## TASK DESCRIPTION
From the listing below, extract each line containing the string "materials".

--- DATA SHOWN ---

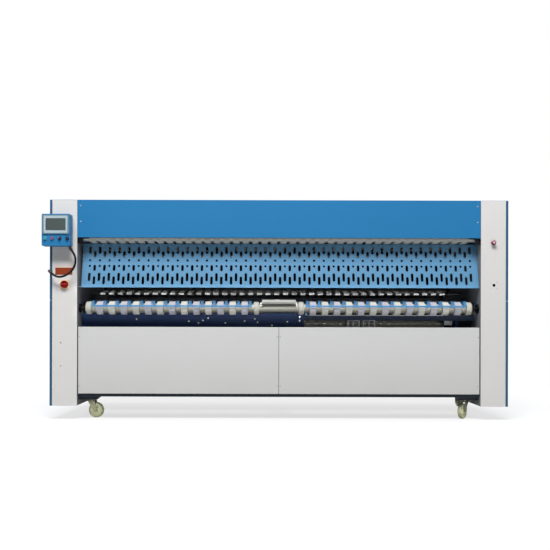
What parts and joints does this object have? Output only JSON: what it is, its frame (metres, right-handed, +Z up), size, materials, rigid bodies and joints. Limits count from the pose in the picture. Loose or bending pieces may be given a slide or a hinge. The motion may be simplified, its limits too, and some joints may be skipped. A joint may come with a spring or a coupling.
{
  "type": "linen folding machine",
  "caption": "Wide laundry folder on casters: two end cabinets, blue covers, perforated guide plate, rows of flat belts on rollers, console.",
  "frame": {"origin": "bottom centre of the bounding box: on the floor, midway between the console's left edge and the right side cover, midway in depth", "axes": "+X to the viewer's right along the machine's width, +Y to the back, away from the operator, +Z up"},
  "size_m": [3.717, 1.205, 1.766],
  "materials": {
    "blue_enamel": "satin powder coat",
    "white_enamel": "satin powder coat",
    "grey_enamel": "satin powder coat",
    "rail_enamel": "matt paint",
    "navy_enamel": "matt paint",
    "guide_enamel": "satin powder coat",
    "pale_enamel": "satin powder coat",
    "roller_steel": "turned",
    "bright_steel": "bright zinc plate",
    "zinc_steel": "zinc plate",
    "bearing_iron": "machined",
    "motor_paint": "gloss paint",
    "belt_fabric": "woven belt",
    "beige_belt_fabric": "woven belt",
    "black_rubber": "moulded",
    "wheel_nylon": "moulded",
    "cream_nylon": "moulded",
    "grey_plastic": "moulded",
    "screen_glass": "anti-glare",
    "green_plastic": "moulded",
    "red_plastic": "moulded",
    "black_plastic": "moulded",
    "white_plastic": "moulded",
    "label_film": "film"
  },
  "bodies": {
    "frame": {"base_rails": "rail_enamel", "caster_top_plates": "zinc_steel", "end_frames": "grey_enamel", "left_column_cover": "white_enamel", "right_column_cover": "white_enamel", "side_covers": "blue_enamel", "roof_panels": "blue_enamel", "top_front_cover": "blue_enamel", "rear_upper_cover": "blue_enamel", "rear_panels": "white_enamel", "front_panels": "white_enamel", "cover_screws": "zinc_steel", "guide_plate": "guide_enamel", "top_belts": "belt_fabric", "fold_belts": "belt_fabric", "front_belts": "belt_fabric", "delivery_belts": "beige_belt_fabric", "belt_nose_bars": "roller_steel", "roller_bearings": "bearing_iron", "drive_belts": "black_rubber", "drive_motors": "motor_paint", "comb_guides": "guide_enamel", "centre_nozzle_box": "pale_enamel", "inner_front_panel": "navy_enamel", "cross_beams": "navy_enamel", "delivery_brackets": "bright_steel", "air_pipe": "zinc_steel", "electrical_box": "grey_enamel", "console_box": "blue_enamel", "console_bracket": "zinc_steel", "screen_bezel": "grey_plastic", "screen_glass": "screen_glass", "button_collars": "black_plastic", "buzzer": "black_plastic", "switch_bodies": "white_plastic", "panel_socket": "black_plastic", "label_plate": "label_film", "conduit_fittings": "black_plastic", "conduit": "black_plastic", "knife_cylinder": "zinc_steel"},
    "top_roller": {"top_roller": "roller_steel"},
    "fold_roller": {"fold_roller": "roller_steel"},
    "front_roller": {"front_roller_tube": "roller_steel", "front_roller_wheels": "cream_nylon"},
    "delivery_roller": {"delivery_roller": "roller_steel"},
    "fold_knife": {"fold_knife": "bright_steel"},
    "green_button": {"green_button": "green_plastic"},
    "red_button": {"red_button": "red_plastic"},
    "selector_knob": {"selector_knob": "black_plastic"},
    "isolator_knob": {"isolator_knob": "red_plastic"},
    "stop_stem": {"stop_stem": "black_plastic"},
    "stop_head": {"stop_head": "red_plastic"},
    "front_left_fork": {"front_left_fork": "zinc_steel"},
    "front_left_wheel": {"front_left_wheel": "wheel_nylon"},
    "front_right_fork": {"front_right_fork": "zinc_steel"},
    "front_right_wheel": {"front_right_wheel": "wheel_nylon"},
    "rear_left_fork": {"rear_left_fork": "zinc_steel"},
    "rear_left_wheel": {"rear_left_wheel": "wheel_nylon"},
    "rear_right_fork": {"rear_right_fork": "zinc_steel"},
    "rear_right_wheel": {"rear_right_wheel": "wheel_nylon"}
  },
  "joints": [
    {"name": "fold_roller_spin", "type": "hinge", "parent": "frame", "child": "fold_roller", "pos_m": [0.0185, 0.4325, 1.085], "axis": [1, 0, 0], "continuous": true},
    {"name": "top_roller_spin", "type": "hinge", "parent": "frame", "child": "top_roller", "pos_m": [0.0185, -0.4475, 1.462], "axis": [1, 0, 0], "continuous": true},
    {"name": "front_roller_spin", "type": "hinge", "parent": "frame", "child": "front_roller", "pos_m": [0.0185, -0.4225, 0.9], "axis": [1, 0, 0], "continuous": true},
    {"name": "delivery_roller_spin", "type": "hinge", "parent": "frame", "child": "delivery_roller", "pos_m": [0.0185, -0.1775, 0.775], "axis": [1, 0, 0], "continuous": true},
    {"name": "knife_lift", "type": "slide", "parent": "frame", "child": "fold_knife", "axis": [0, 0, 1], "range_m": [0, 0.04]},
    {"name": "green_button_press", "type": "slide", "parent": "frame", "child": "green_button", "axis": [0, 1, 0], "range_m": [0, 0.004], "stiffness_N_per_m": 800},
    {"name": "red_button_press", "type": "slide", "parent": "frame", "child": "red_button", "axis": [0, 1, 0], "range_m": [0, 0.004], "stiffness_N_per_m": 800},
    {"name": "selector_turn", "type": "hinge", "parent": "frame", "child": "selector_knob", "pos_m": [-1.716, -0.5875, 1.4445], "axis": [0, 1, 0], "range_deg": [-45, 45]},
    {"name": "isolator_turn", "type": "hinge", "parent": "frame", "child": "isolator_knob", "pos_m": [-1.7015, -0.5175, 1.086], "axis": [0, 1, 0], "range_deg": [0, 90]},
    {"name": "stop_press", "type": "slide", "parent": "frame", "child": "stop_stem", "axis": [0, 1, 0], "range_m": [0, 0.004]},
    {"name": "stop_twist", "type": "hinge", "parent": "stop_stem", "child": "stop_head", "pos_m": [1.7355, -0.5135, 1.427], "axis": [0, 1, 0], "range_deg": [0, 30], "stiffness_Nm_per_rad": 0.05},
    {"name": "front_left_swivel", "type": "hinge", "parent": "frame", "child": "front_left_fork", "pos_m": [-1.5175, -0.3475, 0.14], "axis": [0, 0, 1], "continuous": true},
    {"name": "front_left_roll", "type": "hinge", "parent": "front_left_fork", "child": "front_left_wheel", "pos_m": [-1.47987, -0.35279, 0.0625], "axis": [0.1392, 0.9903, 0], "continuous": true},
    {"name": "front_right_swivel", "type": "hinge", "parent": "frame", "child": "front_right_fork", "pos_m": [1.5545, -0.3475, 0.14], "axis": [0, 0, 1], "continuous": true},
    {"name": "front_right_roll", "type": "hinge", "parent": "front_right_fork", "child": "front_right_wheel", "pos_m": [1.52907, -0.37574, 0.0625], "axis": [0.7431, -0.6691, 0], "continuous": true},
    {"name": "rear_left_swivel", "type": "hinge", "parent": "frame", "child": "rear_left_fork", "pos_m": [-1.7035, 0.4025, 0.14], "axis": [0, 0, 1], "continuous": true},
    {"name": "rear_left_roll", "type": "hinge", "parent": "rear_left_fork", "child": "rear_left_wheel", "pos_m": [-1.7035, 0.4305, 0.0625], "axis": [-1, 0, 0], "continuous": true},
    {"name": "rear_right_swivel", "type": "hinge", "parent": "frame", "child": "rear_right_fork", "pos_m": [1.7405, 0.4025, 0.14], "axis": [0, 0, 1], "continuous": true},
    {"name": "rear_right_roll", "type": "hinge", "parent": "rear_right_fork", "child": "rear_right_wheel", "pos_m": [1.7405, 0.4305, 0.0625], "axis": [-1, 0, 0], "continuous": true}
  ],
  "couplings": [
    {"joint": "top_roller_spin", "follows": "fold_roller_spin", "ratio": 1},
    {"joint": "delivery_roller_spin", "follows": "front_roller_spin", "ratio": 1.5217}
  ]
}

---

## COMPLETED TASK
What parts and joints does this object have? Output only JSON: what it is, its frame (metres, right-handed, +Z up), size, materials, rigid bodies and joints. Limits count from the pose in the picture. Loose or bending pieces may be given a slide or a hinge. The motion may be simplified, its limits too, and some joints may be skipped. A joint may come with a spring or a coupling.
  "materials": {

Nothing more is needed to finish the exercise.